Your smartwatch heart rate data has fewer legal protections than a doctor's handwritten note. The only frameworks that partially apply are state laws — California's CCPA, Illinois' BIPA — and even those have significant gaps.

What you're left with: each company's own privacy policy. Let's go through them.


Fitbit (Now Google Health): ⚠️ Caution

As of May 2026, all Fitbit accounts have migrated to Google accounts.
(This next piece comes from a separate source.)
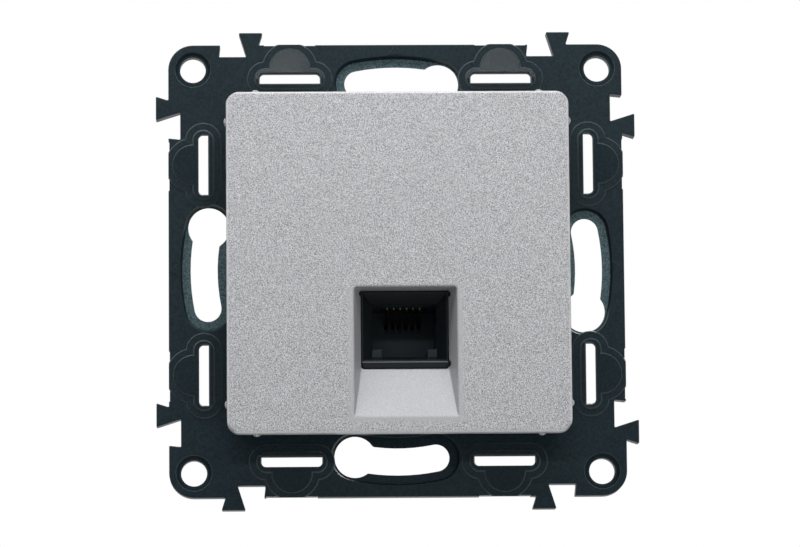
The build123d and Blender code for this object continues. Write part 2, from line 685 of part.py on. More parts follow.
def idc_blade(x, z):
    """A forked blade: its slot strips and grips a wire pushed in from the back."""
    half = BLADE_WIDTH / 2
    gap = BLADE_SLOT / 2
    shoulder_y = BLADE_FAR_Y - BLADE_TIP_BEVEL
    mouth_y = BLADE_FAR_Y - BLADE_MOUTH_DEPTH
    slot_y = BLADE_FAR_Y - BLADE_SLOT_LENGTH
    tip_x = half - BLADE_TIP_BEVEL
    fork = Polygon(
        (-half, BLADE_NEAR_Y),
        (half, BLADE_NEAR_Y),
        (half, shoulder_y),
        (tip_x, BLADE_FAR_Y),
        (gap, mouth_y),
        (gap, slot_y),
        (-gap, slot_y),
        (-gap, mouth_y),
        (-tip_x, BLADE_FAR_Y),
        (-half, shoulder_y),
        align=None,
    )
    tail_y = (JACK_BACK_Y + PLAY, BLADE_NEAR_Y + SINK)
    tail = Pos(0, sum(tail_y) / 2) * Rectangle(BLADE_TAIL, tail_y[1] - tail_y[0])
    return along_z(Pos(x, 0) * (fork + tail), z - BLADE_THICK / 2, z + BLADE_THICK / 2)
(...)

Your health data is now governed by Google's privacy policy.

What the data says:

  • Fitbit collects 23 data types per Apple's App Store privacy labels — the most of any tracker in this comparison
  • Google has committed that Fitbit health data won't be used for Google Ads
  • The privacy policy still permits sharing aggregated/de-identified data for "research and commercial purposes"
  • Analytics SDKs from Meta and Google are embedded in the app, transmitting usage data

The re-identification problem: A 2024 Imperial College London study found that supposedly anonymous fitness datasets could be re-identified with 87% accuracy using just three data points: age range, zip code, and activity pattern. "De-identified" isn't as safe as it sounds.

In 2026: Whoop faces a class-action lawsuit in California for data-sharing practices with advertising partners — a signal of where regulatory pressure is heading across the industry.